Regardless, Clouzot was a master of tension and suspense, seen most intriguingly in the film’s unique structure. The first half of “The Wages of Fear” concerns itself with the lives of its four main characters, particularly that of the earnest Mario and the cynical Jo.

By clueing the audience in on the characters’ lives prior to this harrowing excursion, Clouzot embraces elements of exposition that build toward a decidedly more chaotic second half dedicated to the feverish journey where the true nature of each character is brought to the forefront.

Lulling the viewer into a false sense of security was one of Clouzot’s favorite tricks as a director. What’s intriguing, however, is the subtle way he goes about it. Even from the film’s opening image of a half-naked child fiddling around with a bunch of insects there’s a sense of depravity that permeates the film’s mis en scene. Clouzot’s own experiences in South America  helped capture a milieu he knew firsthand. Unemployed European expatriates throw rocks at dogs for fun and spin yarns about the day they’ll finally make it back home.

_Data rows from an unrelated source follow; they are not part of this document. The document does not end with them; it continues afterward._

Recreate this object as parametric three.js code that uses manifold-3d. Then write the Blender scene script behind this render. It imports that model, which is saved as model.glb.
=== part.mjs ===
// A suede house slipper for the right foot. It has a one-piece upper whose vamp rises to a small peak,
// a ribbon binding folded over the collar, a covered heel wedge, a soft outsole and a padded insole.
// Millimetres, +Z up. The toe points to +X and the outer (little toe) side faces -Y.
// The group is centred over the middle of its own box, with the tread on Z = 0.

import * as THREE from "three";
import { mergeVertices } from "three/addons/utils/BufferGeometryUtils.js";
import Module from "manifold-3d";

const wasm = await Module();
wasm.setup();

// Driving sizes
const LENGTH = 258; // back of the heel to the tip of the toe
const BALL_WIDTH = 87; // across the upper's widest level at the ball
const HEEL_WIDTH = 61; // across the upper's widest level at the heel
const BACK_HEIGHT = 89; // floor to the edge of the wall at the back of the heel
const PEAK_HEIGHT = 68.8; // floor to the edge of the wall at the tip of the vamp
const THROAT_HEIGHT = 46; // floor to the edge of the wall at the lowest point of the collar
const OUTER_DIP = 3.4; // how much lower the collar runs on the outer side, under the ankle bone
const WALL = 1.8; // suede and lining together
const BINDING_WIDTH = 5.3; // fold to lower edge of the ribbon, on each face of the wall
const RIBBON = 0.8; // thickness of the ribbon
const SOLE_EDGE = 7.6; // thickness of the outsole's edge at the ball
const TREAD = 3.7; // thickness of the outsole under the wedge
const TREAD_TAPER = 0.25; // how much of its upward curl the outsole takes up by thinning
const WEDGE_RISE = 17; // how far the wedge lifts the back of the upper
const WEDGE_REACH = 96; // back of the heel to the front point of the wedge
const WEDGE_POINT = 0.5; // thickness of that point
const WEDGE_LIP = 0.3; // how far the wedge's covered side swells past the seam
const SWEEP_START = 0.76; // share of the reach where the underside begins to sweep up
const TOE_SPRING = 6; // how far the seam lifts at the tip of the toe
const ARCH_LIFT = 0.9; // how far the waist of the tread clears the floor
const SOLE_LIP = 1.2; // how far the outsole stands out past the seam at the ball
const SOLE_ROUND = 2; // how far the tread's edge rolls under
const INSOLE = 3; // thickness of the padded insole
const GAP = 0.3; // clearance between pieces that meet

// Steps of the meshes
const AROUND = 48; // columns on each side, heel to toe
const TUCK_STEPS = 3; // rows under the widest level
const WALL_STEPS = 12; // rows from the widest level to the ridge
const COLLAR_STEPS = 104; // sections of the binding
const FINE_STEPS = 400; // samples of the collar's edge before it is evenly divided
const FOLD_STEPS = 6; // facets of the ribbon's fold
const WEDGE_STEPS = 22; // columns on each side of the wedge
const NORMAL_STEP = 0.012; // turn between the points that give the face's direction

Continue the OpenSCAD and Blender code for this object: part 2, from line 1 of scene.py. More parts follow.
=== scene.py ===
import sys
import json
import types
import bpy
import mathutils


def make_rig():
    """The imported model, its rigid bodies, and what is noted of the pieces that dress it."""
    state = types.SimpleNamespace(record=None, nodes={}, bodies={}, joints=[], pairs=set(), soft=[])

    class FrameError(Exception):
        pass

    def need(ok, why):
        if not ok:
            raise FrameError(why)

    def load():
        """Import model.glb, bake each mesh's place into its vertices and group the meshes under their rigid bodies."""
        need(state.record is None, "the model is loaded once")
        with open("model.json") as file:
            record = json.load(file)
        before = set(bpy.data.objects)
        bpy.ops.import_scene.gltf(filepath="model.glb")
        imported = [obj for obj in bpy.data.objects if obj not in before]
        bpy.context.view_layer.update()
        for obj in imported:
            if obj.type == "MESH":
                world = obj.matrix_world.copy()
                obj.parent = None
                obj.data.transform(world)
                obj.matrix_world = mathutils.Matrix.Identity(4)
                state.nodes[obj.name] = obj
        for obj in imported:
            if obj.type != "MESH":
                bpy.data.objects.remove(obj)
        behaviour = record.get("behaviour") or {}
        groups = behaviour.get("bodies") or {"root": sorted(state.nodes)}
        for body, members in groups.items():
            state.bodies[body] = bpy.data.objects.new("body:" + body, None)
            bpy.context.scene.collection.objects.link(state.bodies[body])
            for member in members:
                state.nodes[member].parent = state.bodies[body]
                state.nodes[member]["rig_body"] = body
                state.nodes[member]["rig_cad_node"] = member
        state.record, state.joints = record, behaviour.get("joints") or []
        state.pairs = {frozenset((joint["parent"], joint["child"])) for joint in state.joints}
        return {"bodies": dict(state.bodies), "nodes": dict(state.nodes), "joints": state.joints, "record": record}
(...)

The air of futility that hangs over the film is akin to the intellectual malaise of 1950s France, where the existentialist framework that informed the Young Turks of the New Wave was beginning to hold sway.

Meanwhile, a stark sense of anti-Americanism—as illustrated by Tubbs’ trenchant businessman, O’Brien—led to the U.S. release of the film being cut to a measly 92 minutes, meaning audiences were treated mostly to its more easily digestible second half as opposed to its more provocative first half. Also removed from the initial U.S. release was a subplot involving Mario and Jo and their implied attraction to one another, amplified by the sense of ever-present danger.

This air of repressed homosexuality, as with Hitchcock, provides the film its psychoanalytic footing. But in the end, the biggest thrills to be found in “The Wages of Fear” lies in its viscerally escapist action sequences, some of the most thrilling experiences in all of cinema.